À ce stade de la conversation, elle pleurait entre deux gorgées d'eau. Honnêtement, je n'en n'avais rien à foutre. J'aurais pu continuer longtemps. Des choses à dire, il y en avait. Ça ne faisait que deux jours et j'avais déjà envie de lui foutre la tête dans la salade panachée de chez Paul. 

Elle en est venue à une conclusion foireuse, comme quoi elle était une plouc et moi une conne, que les ploucs et les cons "ça va pas ensemble", et qu'on allait en rester là. J'aurais bien aimé. Mais je ne voyais pas comment. On avait des billets d'avion et un hôtel à nos noms. Pour marquer le coup je lui ai balancé cinquante dirhams à la gueule. Ma part de l'addition, ma bonne salade potiron feta.

Le dernier jour, elle avait perdu un kilo et demi et elle était ravie. Une semaine avec moi aux Émirats Arabes Unis, c'est Ramadan tous les jours. Dans l'avion qui nous ramenait à la maison, et comme dans celui qui nous en avait fait partir, on a bu du vin rouge et le steward nous regardait bizarrement. À l'atterrissage, le pilote lui a offert une rose, et vous auriez dû voir sa tête, chargée comme une romanichel, une rose dans la main. On a rit. Tellement que j'ai cru me faire dans le fond du pantalon.

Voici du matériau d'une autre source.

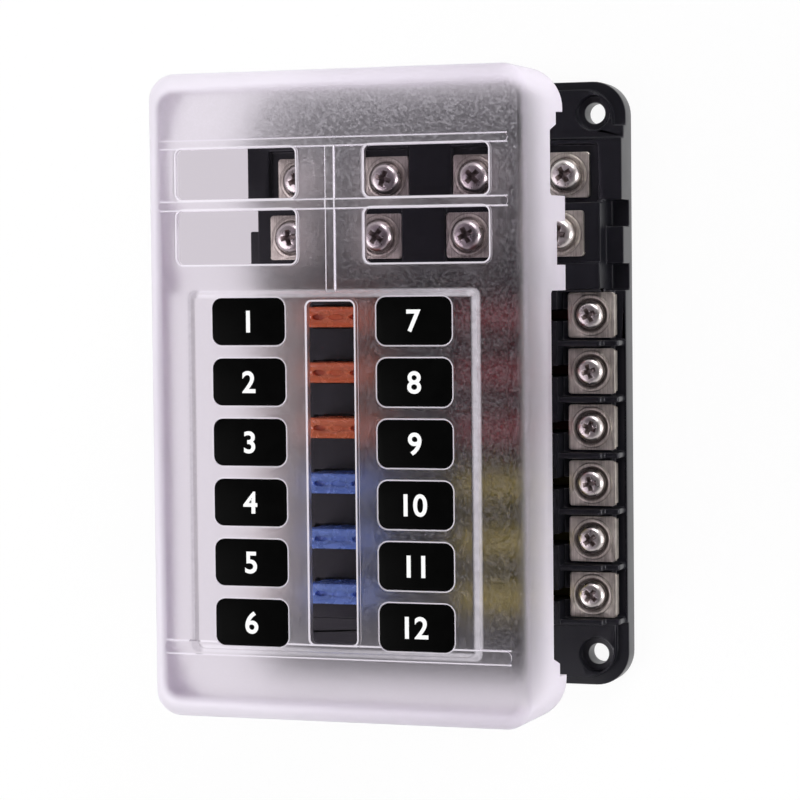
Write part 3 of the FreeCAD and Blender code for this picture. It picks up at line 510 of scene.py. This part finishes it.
frost = shade.node("BsdfPrincipled", {}, {
    "Base Color": (0.735, 0.68, 0.752, 1),
    "Roughness": 0.38,
    "IOR": 1.25,
    "Transmission Weight": 1.0,
})
# Painted shade: the panel's left slope turns darker grey.
left_slope_shade = shade.maths("MULTIPLY_ADD", x, -1.0, -32.5, clamp=True)
left_slope_shade = left_slope_shade * shade.maths("LESS_THAN", panel_slope, 1.5)
milky = shade.node("BsdfPrincipled", {}, {
    "Base Color": between(shade, left_slope_shade, (0.94, 0.89, 0.975, 1), (0.42, 0.38, 0.44, 1)),
    "Roughness": 0.5,
    "IOR": 1.46,
    "Transmission Weight": 0.2,
})
polish = shade.node("BsdfPrincipled", {}, {
    "Base Color": (0.652, 0.602, 0.662, 1),
    "Roughness": 0.02,
    "IOR": 1.25,
    "Transmission Weight": 1.0,
})
body = shade.node("MixShader", {}, {0: clear, 1: frost, 2: polish})
surface = shade.node("MixShader", {}, {0: shade.maths("MAXIMUM", white, skirt_light), 1: body, 2: milky})
shade.node("OutputMaterial", {}, {"Surface": surface})

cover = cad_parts["cover"]
cover.data.materials.clear()
cover.data.materials.append(frosted)


# Labels
# Black printed plates with rounded corners, set in shallow recesses of the panel. Each carries
# the plain white number of its circuit.

LABEL_TOP = 85.50
LABEL_EDGE = 0.12 * MM
FIGURE_SIZE = 7.0 * MM
FIGURE_WEIGHT = 0.14 * MM
INK = 0.012 * MM
INK_GAP = 0.002 * MM

label_black, shade = new_material("label_black")
cloud = cloudy(shade, 300.0, 3.0)
covered_by(shade, {
    "Base Color": between(shade, cloud, (0.0008, 0.0008, 0.0008, 1), (0.002, 0.002, 0.002, 1)),
    "Roughness": 0.36 + cloud * 0.1,
    "Specular IOR Level": 0.02,
})

label_white, shade = new_material("label_white")
covered_by(shade, {
    "Base Color": between(shade, cloudy(shade, 400.0, 2.0), (0.86, 0.86, 0.86, 1), (0.93, 0.93, 0.93, 1)),
    "Roughness": 0.45,
})


def label_plate(node, x, y):
    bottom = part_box(node)[0].z
    bpy.ops.object.select_all(action="DESELECT")
    bpy.ops.mesh.primitive_plane_add(size=1, location=(x * MM, y * MM, bottom))
    plate = bpy.context.object
    plate.name = node + "_plate"
    plate.scale = (LABEL_WIDTH * MM, LABEL_HEIGHT * MM, 1)
    bpy.ops.object.transform_apply(location=True, rotation=True, scale=True)
    bpy.ops.object.mode_set(mode="EDIT")
    bpy.ops.mesh.bevel(offset=LABEL_CORNER * MM, segments=8, affect="VERTICES")
    bpy.ops.mesh.extrude_region_move(TRANSFORM_OT_translate={"value": (0, 0, LABEL_TOP * MM - bottom)})
    bpy.ops.mesh.select_all(action="SELECT")
    bpy.ops.mesh.normals_make_consistent(inside=False)
    pick_faces(plate, lambda centre, normal: normal.z > 0.9)
    bpy.ops.mesh.bevel(offset=LABEL_EDGE, segments=2, affect="EDGES")
    bpy.ops.object.mode_set(mode="OBJECT")
    bpy.ops.object.shade_smooth_by_angle(angle=math.radians(35))
    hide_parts(node)
    finish_piece(plate, label_black, "cover")


def label_figure(node, number, x, y):
    bpy.ops.object.select_all(action="DESELECT")
    bpy.ops.object.text_add(location=(0, 0, 0))
    figure = bpy.context.object
    figure.name = node + "_number"
    figure.data.body = str(number)
    figure.data.align_x, figure.data.align_y = "CENTER", "CENTER"
    figure.data.size = FIGURE_SIZE
    figure.data.offset = FIGURE_WEIGHT
    figure.data.extrude = INK
    bpy.ops.object.convert(target="MESH")
    corners = [vertex.co for vertex in figure.data.vertices]
    middle = [(min(c[i] for c in corners) + max(c[i] for c in corners)) / 2 for i in range(2)]
    figure.data.transform(Matrix.Translation((x * MM - middle[0], y * MM - middle[1],
                                              LABEL_TOP * MM + INK + INK_GAP)))
    finish_piece(figure, label_white, "cover")


for number, (x, y) in enumerate(circuit_places, 1):
    node = "label_%02d" % number
    label_plate(node, math.copysign(FUSE_X, x), y)
    label_figure(node, number, math.copysign(FUSE_X, x), y)


# Stage
# A plain white table under the block, soft studio lamps above it, and the camera where the
# photograph was taken from.

TABLE_GAP = 0.4 * MM
LAMP_TARGET = Vector((0, 0, 0.04))
CAMERA_AT = Vector((221.3, 27.73, 685.6)) * MM
CAMERA_TARGET = Vector((-12.37, -4.4, 0)) * MM
CAMERA_ROLL = math.radians(-0.59)
CAMERA_LENS = 125.53
WORLD_LIGHT = 0.36
THROUGH_COVER = 0.15     # how much of the white table the cover shows by itself

floor_white, shade = new_material("floor_white")
ray = shade.node("LightPath")
seen = shade.maths("MAXIMUM", ray.also("Is Camera Ray"),
                   shade.maths("MAXIMUM", ray.also("Is Glossy Ray"),
                               ray.also("Is Transmission Ray") * THROUGH_COVER))
paint = shade.node("BsdfDiffuse", {}, {"Color": (0.92, 0.92, 0.92, 1)})
glow = shade.node("Emission", {}, {"Color": (1, 1, 1, 1), "Strength": 1.0})
surface = shade.node("MixShader", {}, {0: seen * 0.93, 1: paint, 2: glow})
shade.node("OutputMaterial", {}, {"Surface": surface})

bpy.ops.object.select_all(action="DESELECT")
bpy.ops.mesh.primitive_plane_add(size=6, location=(0, 0, -TABLE_GAP))
floor = bpy.context.object
floor.name = "floor"
floor.data.materials.append(floor_white)

world = bpy.data.worlds.new("studio")
bpy.context.scene.world = world
world.use_nodes = True
world.node_tree.nodes.clear()
shade = Shade(world.node_tree)
ray = shade.node("LightPath")
seen = shade.maths("MAXIMUM", ray.also("Is Camera Ray"),
                   shade.maths("MAXIMUM", ray.also("Is Glossy Ray"), ray.also("Is Transmission Ray")))
height = abs(shade.node("SeparateXYZ", {}, {"Vector": shade.node("TexCoord")}).also("Z"))
bright = shade.maths("MULTIPLY_ADD", height, -1.25, 1.32, clamp=True)
sky = shade.node("Background", {}, {"Color": (1, 1, 1, 1),
                                    "Strength": WORLD_LIGHT + seen * (bright - WORLD_LIGHT)})
shade.node("OutputWorld", {}, {"Surface": sky})

for name, at, size, power in (("key", (0.4, 1.05, 0.75), 0.7, 9.0),
                              ("fill", (-0.75, -0.35, 0.85), 0.8, 8.0),
                              ("side", (1.1, -0.1, 0.33), 0.35, 7.5)):
    lamp = bpy.data.lights.new(name, "AREA")
    lamp.size, lamp.energy = size, power
    holder = bpy.data.objects.new(name, lamp)
    bpy.context.scene.collection.objects.link(holder)
    holder.location = at
    holder.rotation_euler = (LAMP_TARGET - Vector(at)).to_track_quat("-Z", "Y").to_euler()

camera = bpy.data.objects.new("camera", bpy.data.cameras.new("camera"))
bpy.context.scene.collection.objects.link(camera)
ahead = (CAMERA_TARGET - CAMERA_AT).normalized()
right = ahead.cross(Vector((0, 1, 0))).normalized()
up = right.cross(ahead)
right, up = (right * math.cos(CAMERA_ROLL) + up * math.sin(CAMERA_ROLL),
             up * math.cos(CAMERA_ROLL) - right * math.sin(CAMERA_ROLL))
camera.matrix_world = Matrix.Translation(CAMERA_AT) @ Matrix((right, up, -ahead)).transposed().to_4x4()
camera.data.sensor_width = 36.0
camera.data.lens = CAMERA_LENS
bpy.context.scene.camera = camera

bpy.context.scene.view_settings.view_transform = "Standard"
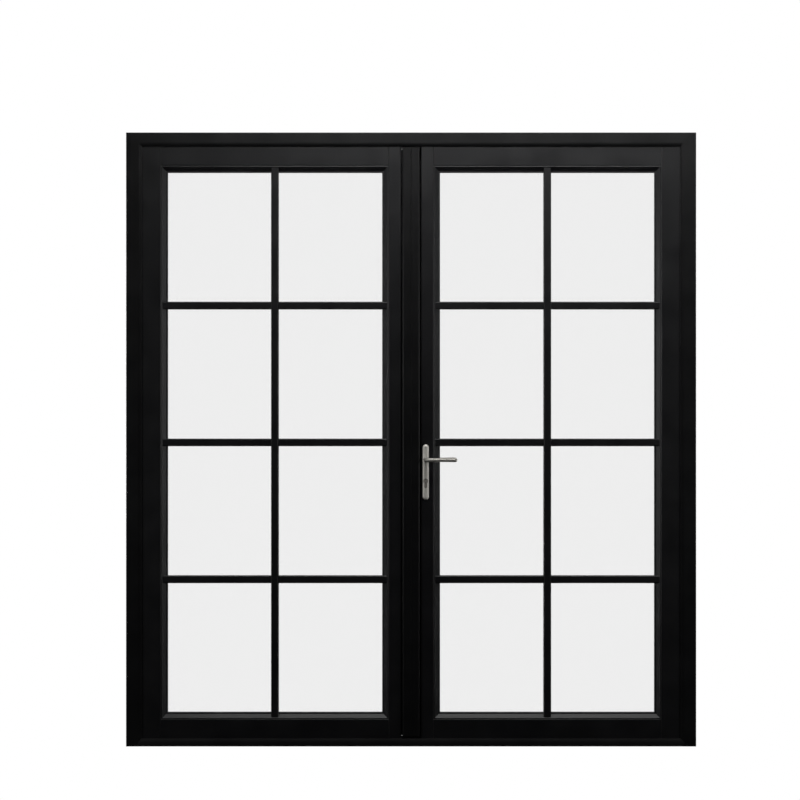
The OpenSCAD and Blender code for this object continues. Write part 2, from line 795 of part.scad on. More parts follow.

Aujourd'hui je me suis surprise à dire que ce cake à la banane était vach'ment bon. Je me suis sentie un peu plouc. Je m'imaginais dans vingt ans, en grosse mama sur qui le temps sera passé. Jeune, elle était magnifique. Moi, je ne serai jamais que son ombre.

On avait pris une décision, celle d'en rester là et de ne plus jamais partir ensemble. Mais secrètement, j'attends octobre et le billet pour l'Inde.